Well the man has one of the great minds of 1789. He fails to realize that the world of a "common moral legacy" that he missed was the world that kept blacks in slavery, women as property, and homosexuals beyond the pale of polite society. [His worry about the woe that has befallen "white males" and his particular venom against the justices that are seeking to "normalize homosexuality" and keep the good citizenry from outlawying sodomy gives away the game.] His idea that there is one original understanding of the principles of the Constitution is flawed. He bemoans that that the Court has become a political institution instead of a legal institution without understanding that the Constitution itself was a political document, pieced together out of compromise precisely because the "one united people" that "Providence" had given to "this one connected country" never existed. [Bork himself recognized this in an earlier life: to wit, from a 1968 opinion he wrote: "It is naive to suppose that the Court's present difficulties could be cured by appointing Justices determined to give the Constitution its true meaning, to work at 'finding the law' instead of reforming society.

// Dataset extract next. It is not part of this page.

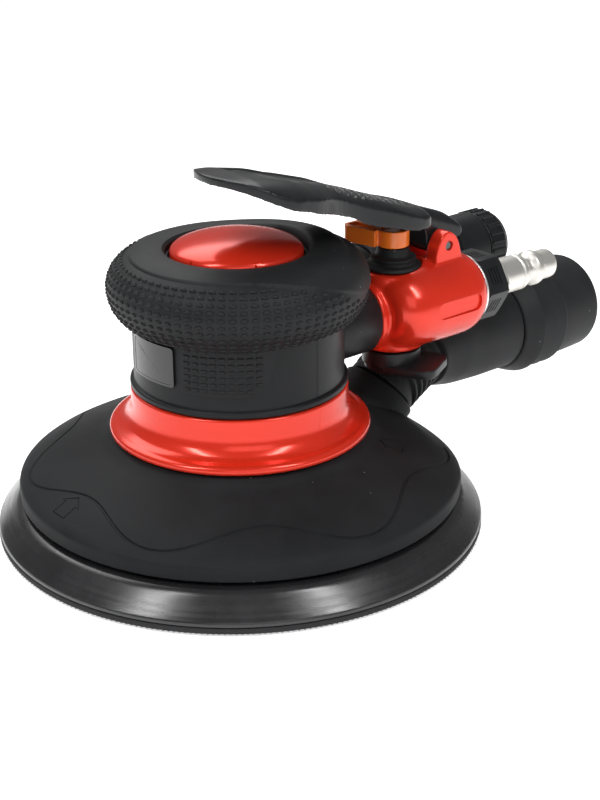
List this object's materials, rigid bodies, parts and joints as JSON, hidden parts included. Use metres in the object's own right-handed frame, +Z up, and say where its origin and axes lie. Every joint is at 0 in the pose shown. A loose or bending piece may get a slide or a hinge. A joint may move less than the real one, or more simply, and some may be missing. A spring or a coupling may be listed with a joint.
{
  "type": "random orbital sander",
  "caption": "Air-driven palm-grip random orbital sander with a throttle lever, a speed regulator, an exhaust muffler and a dust outlet with a stepped hose cuff.",
  "frame": {"origin": "on the motor axis at the underside of the pad", "axes": "+Z up along the motor axis, +X along the handle towards the air inlet and dust outlet, -Y on the inlet's side"},
  "size_m": [0.2379, 0.15, 0.1121],
  "materials": {
    "black_rubber": "matt, fine grain",
    "black_plastic": "satin",
    "pad_black": "satin, fine turned streaks",
    "hook_black": "fuzzy hook face",
    "red_enamel": "gloss",
    "orange_plastic": "gloss",
    "nickel": "satin nickel",
    "steel": "ground",
    "dark_steel": "blackened",
    "aluminium": "satin",
    "phenolic": "matt",
    "felt": "felt"
  },
  "bodies": {
    "tool": {"motor_housing": "black_plastic", "rubber_grip": "black_rubber", "top_cap": "red_enamel", "name_plate": "pad_black", "lock_ring": "red_enamel", "shroud": "black_rubber", "bellows": "black_rubber", "dust_tube": "black_rubber", "cylinder_liner": "dark_steel", "lower_end_plate": "dark_steel", "upper_end_plate": "dark_steel", "lower_bearing": "steel", "upper_bearing": "steel", "retainer_ring": "dark_steel", "valve_body": "red_enamel", "rubber_boot": "black_rubber", "valve_spring": "steel", "inlet_washer": "aluminium", "inlet_bushing": "black_plastic", "inlet_screen": "steel", "inlet_nipple": "nickel", "lever_pin": "dark_steel", "muffler_body": "black_plastic", "muffler_element": "felt"},
    "rotor": {"rotor": "steel", "vane_1": "phenolic", "vane_2": "phenolic", "vane_3": "phenolic", "vane_4": "phenolic", "vane_5": "phenolic", "balancer": "dark_steel", "spindle_bearing": "steel"},
    "pad": {"spindle": "steel", "pad_plate": "black_plastic", "pad_foam": "pad_black", "pad_hook_face": "hook_black"},
    "lever": {"throttle_lever": "black_plastic"},
    "valve_stem": {"valve_stem": "steel", "valve_seal": "black_rubber"},
    "lock": {"throttle_lock": "orange_plastic"},
    "regulator": {"regulator": "black_plastic", "regulator_seal": "black_rubber"},
    "cuff": {"hose_cuff": "black_rubber"},
    "muffler_cap": {"muffler_cap": "black_plastic"}
  },
  "joints": [
    {"name": "rotor_spin", "type": "hinge", "parent": "tool", "child": "rotor", "pos_m": [0, 0, 0.058], "axis": [0, 0, 1], "continuous": true},
    {"name": "pad_spin", "type": "hinge", "parent": "rotor", "child": "pad", "pos_m": [-0.00177, -0.00177, 0.012], "axis": [0, 0, 1], "continuous": true},
    {"name": "lever_swing", "type": "hinge", "parent": "tool", "child": "lever", "pos_m": [0.0683, -0.01, 0.0767], "axis": [0, -1, 0], "range_deg": [0, 7], "stiffness_Nm_per_rad": 0.6, "springref_deg": -20.05},
    {"name": "valve_slide", "type": "slide", "parent": "tool", "child": "valve_stem", "axis": [0, 0, -1], "range_m": [0, 0.002], "deforming": ["valve_spring", "rubber_boot"]},
    {"name": "lock_turn", "type": "hinge", "parent": "valve_stem", "child": "lock", "pos_m": [0.054, -0.01, 0.08], "axis": [0, 0, 1], "range_deg": [0, 26]},
    {"name": "regulator_turn", "type": "hinge", "parent": "tool", "child": "regulator", "pos_m": [0.054, -0.01, 0.0425], "axis": [0, 0, 1], "range_deg": [-40, 15]},
    {"name": "cuff_swivel", "type": "hinge", "parent": "tool", "child": "cuff", "pos_m": [0.14, 0.01, 0.0302], "axis": [1, 0, 0], "continuous": true},
    {"name": "muffler_cap_turn", "type": "hinge", "parent": "tool", "child": "muffler_cap", "pos_m": [0.12, 0.014, 0.0602], "axis": [1, 0, 0], "continuous": true}
  ],
  "couplings": [
    {"joint": "valve_slide", "follows": "lever_swing", "m_per_rad": 0.0147}
  ]
}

The possibility implied by these comforting phrases does not exist.... History can be of considerable help, but it tells us much too little about the specific intentions of the men who framed, adopted and ratified the great clauses. The record is incomplete, the men involved often had vague or even conflicting intentions, and no one foresaw, or could have foreseen, the disputes that changing social conditions and outlooks would bring before the Court."] He longs for a Utopia of his own making, in which gays are subjugated, white males unchallenged on top of the social and economic ladder, pornography, as he defines it, outlawed, bad words, as he defines them, punished, and religious culture, but just his "Anglo-Protestant culture," ruling the day.
That's not an America I recognize. If the next Supreme Court nominee has these views, I would welcome another "borking." One suspects, though, based on plenty of evidence, that the Democrats will wimp out. They're very good at complaining, very bad at actually doing something.